This project provides a modular, interactive digital human conversation system designed to run on a single PC, targeting developers and researchers in AI and virtual reality. It offers low-latency, multimodal conversations with customizable components, enabling flexible integration of various AI models for speech, language, and avatar rendering.
How It Works
The system employs a modular architecture, allowing users to swap components for Automatic Speech Recognition (ASR), Large Language Models (LLM), Text-to-Speech (TTS), and avatar rendering. It supports both a fully local mode using models like MiniCPM-o and a hybrid mode leveraging cloud APIs for LLM and TTS. This flexibility reduces system requirements and allows for diverse conversational experiences.
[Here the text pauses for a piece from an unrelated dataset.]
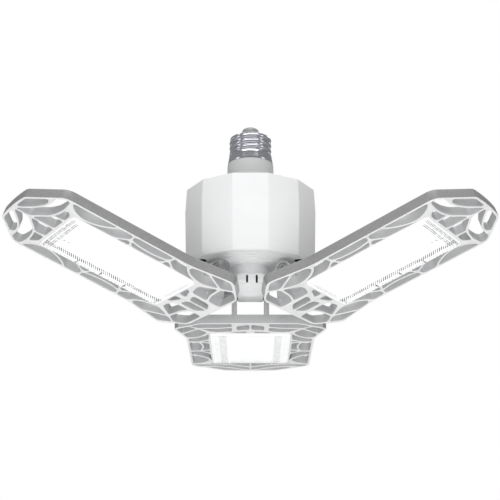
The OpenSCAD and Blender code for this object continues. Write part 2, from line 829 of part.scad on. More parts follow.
module connector() {
    edge_x = lens_in + lens_l - lens_t - board_gap - fit_gap - connector_l;
    color("ivory") translate([edge_x, -connector_w / 2, board_z - connector_h]) {
        cube([connector_l, connector_w, connector_h]);
    }
}

module gasket() {
    lens_mid = lens_in + lens_l / 2;
    color("gray") translate([lens_mid, 0, plate_bottom - gasket_t]) difference() {
        rounded_plate(lens_l, lens_w, lens_corner_r, gasket_t);
        translate([0, 0, -overrun]) {
            rounded_plate(lens_l - 2 * gasket_w, lens_w - 2 * gasket_w, lens_corner_r,
                gasket_t + 2 * overrun);
        }
    }
}

module lens() {
    lens_mid = lens_in + lens_l / 2;
    lens_h = plate_bottom - gasket_t - lens_face_z;
    color("aliceblue") translate([lens_mid, 0, lens_face_z]) difference() {
        rounded_plate(lens_l, lens_w, lens_corner_r, lens_h);
        translate([0, 0, lens_t]) {
            rounded_plate(lens_l - 2 * lens_t, lens_w - 2 * lens_t, lens_corner_r, lens_h);
        }
        for (share = tab_shares, side = [-1, 1]) {
            y = side > 0 ? lens_w / 2 - tab_w : -lens_w / 2 - overrun;
            translate([(share - 0.5) * lens_l - tab_l / 2, y, -overrun]) {
                cube([tab_l, tab_w + overrun, overrun + tab_depth]);
            }
        }
    }
}

module hinge_bolt() {
    seat = arm_out - bolt_pocket_h;
    color("silver") translate([0, -seat, 0]) rotate([-90, 0, 0]) {
        cylinder(r = bolt_r, h = 2 * seat + nut_l / 2);
        difference() {
            translate([0, 0, -bolt_head_h]) cylinder(r = bolt_head_r, h = bolt_head_h);
            translate([0, 0, -bolt_head_h - overrun]) {
                cylinder(r = bolt_socket_r, h = bolt_socket_h + overrun, $fn = 6);
            }
        }
    }
}

module hinge_nut() {
    seat = arm_out - bolt_pocket_h;
    color("silver") translate([0, seat, 0]) rotate([-90, 0, 0]) difference() {
        cylinder(r = nut_r, h = nut_l);
        translate([0, 0, -overrun]) cylinder(r = bolt_r, h = nut_l / 2 + overrun);
    }
}

module washers() {
    color("dimgray") mirrored_y() translate([0, tongue_w / 2 + washer_gap, 0]) rotate([-90, 0, 0]) {
        ring(washer_r, bolt_r + run_gap, washer_t);
    }
}

left_azimuth = panel_azimuths[0];
right_azimuth = panel_azimuths[1];
rear_azimuth = panel_azimuths[2];

contact_tip();
base_insulator();
screw_shell();
base_collar();
housing_cover();
housing_base();
cover_screws();
hub_body();
hub_screws();
hub_cap();
driver_board();
transformer();
input_capacitor();
output_capacitor();
bridge_rectifier();
line_choke();
fuse_resistor();
line_lead();
neutral_lead();
at_panel(left_azimuth, front_tilt) panel_frame();  // left_frame
at_panel(left_azimuth, front_tilt) board();  // left_board
at_panel(left_azimuth, front_tilt) leds();  // left_leds
at_panel(left_azimuth, front_tilt) board_screws();  // left_board_screws
at_panel(left_azimuth, front_tilt) connector();  // left_connector
at_panel(left_azimuth, front_tilt) gasket();  // left_gasket
at_panel(left_azimuth, front_tilt) lens();  // left_lens
at_panel(left_azimuth, front_tilt) hinge_bolt();  // left_hinge_bolt
at_panel(left_azimuth, front_tilt) hinge_nut();  // left_hinge_nut
at_panel(left_azimuth, front_tilt) washers();  // left_washers
at_panel(right_azimuth, front_tilt) panel_frame();  // right_frame
at_panel(right_azimuth, front_tilt) board();  // right_board
at_panel(right_azimuth, front_tilt) leds();  // right_leds
at_panel(right_azimuth, front_tilt) board_screws();  // right_board_screws
at_panel(right_azimuth, front_tilt) connector();  // right_connector
at_panel(right_azimuth, front_tilt) gasket();  // right_gasket
at_panel(right_azimuth, front_tilt) lens();  // right_lens
at_panel(right_azimuth, front_tilt) hinge_bolt();  // right_hinge_bolt
at_panel(right_azimuth, front_tilt) hinge_nut();  // right_hinge_nut
at_panel(right_azimuth, front_tilt) washers();  // right_washers
at_panel(rear_azimuth, rear_tilt) panel_frame();  // rear_frame
at_panel(rear_azimuth, rear_tilt) board();  // rear_board
at_panel(rear_azimuth, rear_tilt) leds();  // rear_leds
at_panel(rear_azimuth, rear_tilt) board_screws();  // rear_board_screws
at_panel(rear_azimuth, rear_tilt) connector();  // rear_connector
at_panel(rear_azimuth, rear_tilt) gasket();  // rear_gasket
at_panel(rear_azimuth, rear_tilt) lens();  // rear_lens
at_panel(rear_azimuth, rear_tilt) hinge_bolt();  // rear_hinge_bolt
at_panel(rear_azimuth, rear_tilt) hinge_nut();  // rear_hinge_nut
at_panel(rear_azimuth, rear_tilt) washers();  // rear_washers
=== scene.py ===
"""Blender scene of a screw-in garage ceiling light with three hinged LED panels.

The pieces are modelled in millimetres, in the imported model's frame, and set down in metres.
A panel's own frame has its origin on the hinge axis, X out along the panel and Z to the ceiling.
"""

import functools
import logging
import math
from collections.abc import Callable, Iterable, Sequence
from dataclasses import dataclass, field, replace
from enum import Enum

import bmesh
import bpy
from mathutils import Matrix, Vector


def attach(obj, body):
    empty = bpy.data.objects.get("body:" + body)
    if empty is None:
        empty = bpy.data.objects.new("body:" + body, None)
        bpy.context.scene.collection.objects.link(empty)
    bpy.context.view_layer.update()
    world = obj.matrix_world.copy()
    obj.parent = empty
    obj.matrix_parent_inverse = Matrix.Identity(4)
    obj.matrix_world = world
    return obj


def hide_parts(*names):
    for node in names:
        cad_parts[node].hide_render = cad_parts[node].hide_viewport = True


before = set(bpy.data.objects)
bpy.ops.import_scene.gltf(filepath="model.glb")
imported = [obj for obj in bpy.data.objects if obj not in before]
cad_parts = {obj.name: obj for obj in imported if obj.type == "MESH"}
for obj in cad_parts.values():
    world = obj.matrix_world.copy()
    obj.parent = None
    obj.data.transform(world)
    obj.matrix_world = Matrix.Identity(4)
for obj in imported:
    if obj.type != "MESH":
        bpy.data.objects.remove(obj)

LOG = logging.getLogger("garage_light")
MM = 0.001
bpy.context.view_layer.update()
HINGE = (28.5, -75.0)
WHITE = (1.0, 1.0, 1.0, 1.0)
Point = tuple[float, float]
Triple = tuple[float, float, float]


def turned(degrees: float) -> Matrix:
    """A turn about the lamp's axis."""
    return Matrix.Rotation(math.radians(degrees), 4, "Z")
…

Quick Start & Requirements
- Installation: Recommended to use
uv
for environment management. Install dependencies via uv sync --all-packages
or mode-specific installs. Run via uv run src/demo.py --config <config_file.yaml>
. Docker execution is also supported via ./build_and_run.sh --config <config_file.yaml>
.
- Prerequisites: Python >=3.10, <3.12. CUDA-enabled GPU with NVIDIA driver supporting CUDA >= 12.4. Unquantized MiniCPM-o requires >20GB VRAM; int4 quantized version reduces VRAM needs. Git LFS is required for submodules.
- Resources: Local MiniCPM-o inference can achieve ~2.2s average response delay on an i9-13900KF with RTX 4090. CPU inference can reach up to 30 FPS.
- Links: Demo, LiteAvatarGallery, LAM
Highlighted Details
- Low-latency (avg. 2.2s) real-time digital human conversation.
- Supports multimodal LLMs (text, audio, video).
- Modular design for flexible component replacement.
- Integrates LiteAvatar for 2D avatars and LAM for ultra-realistic 3D digital humans.
- Offers multiple pre-set configurations for different model combinations.
Maintenance & Community
- Active development with recent releases (v0.3.0 on 2025.04.18).
- Community contributions acknowledged, with links to deployment tutorials.
- Project is actively maintained by HumanAIGC-Engineering.
Licensing & Compatibility
- The repository itself appears to be under a permissive license, but specific component licenses (e.g., for models like MiniCPM-o, CosyVoice) should be reviewed individually for commercial use restrictions.
Limitations & Caveats
- CosyVoice local TTS on Windows requires a specific Conda installation workaround due to
pynini
compilation issues.
- Using video input with MiniCPM-o can significantly increase VRAM consumption, potentially leading to OOM errors on lower-spec GPUs.
- LAM avatar generation pipeline is noted as "not ready yet."